Getting into credit card debt is easy – just ask the millions of consumers already wallowing in it. Getting back out of debt is the hard part, but fear not – it CAN be done. All it takes is careful planning, a lot of discipline, and a little time, and you can live your life worry- and debt-free. Here’s how:
What can you afford to pay?
This is the all-important first question you need to ask yourself before you set about coming up with a payment plan. Figure out how much you have to pay off before your debts are wiped out, and how much you can afford to put down each month.
Start by gathering all of your monthly bills and pay stubs together, and use them to draft up a working monthly budget for yourself. Once you have an idea of how much you make each month vs. how much you spend, you’ll have a better idea of how much you’ll be able to sock away for debt settlement each month.
Your best bets
There are basically 2 schools of thought as to the best method for paying off your credit card debts.

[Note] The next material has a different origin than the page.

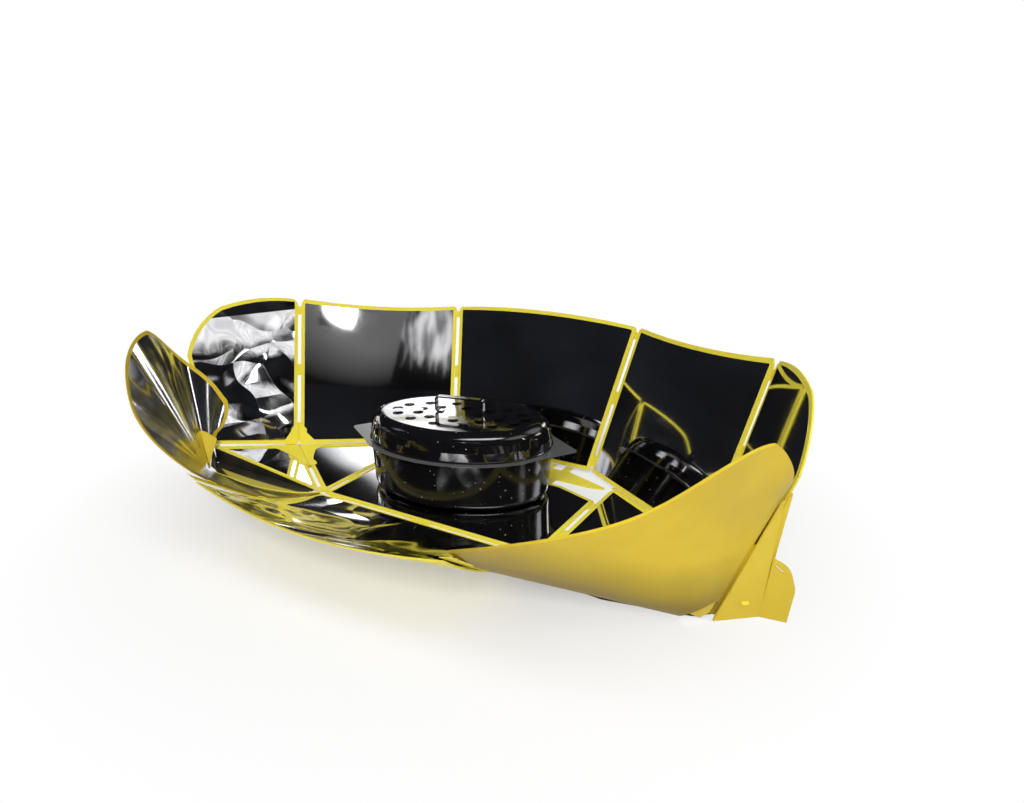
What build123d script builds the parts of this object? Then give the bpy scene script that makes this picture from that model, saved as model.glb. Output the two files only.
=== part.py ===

- Start with the lowest balance. This option has you paying your debts down from smallest to largest balance. This is usually the easier method of the two for people to get behind, as it quickly produces noticeable results. Once you see how quickly your smaller debts are falling by the wayside, you’re more easily encouraged to stick with your repayment plan.
- Start with the highest interest rate. This option makes more sense from a purely mathematical standpoint, but it can be difficult to stick with, as the payoffs aren’t as fast or as often as the lowest balance first method. Paying off your higher interest cards makes sense because the longer you leave them unattended, the more interest you’ll accrue and have to pay off later.
What’s the best credit repair debt settlement method for me?
This is really a question only you can answer. If you value immediate satisfaction, stick with paying your cards down starting with the lowest balance. If you’d rather not be mired in interest payments for the next few years – and you aren’t easily deterred – start with the accounts with the highest interest rate.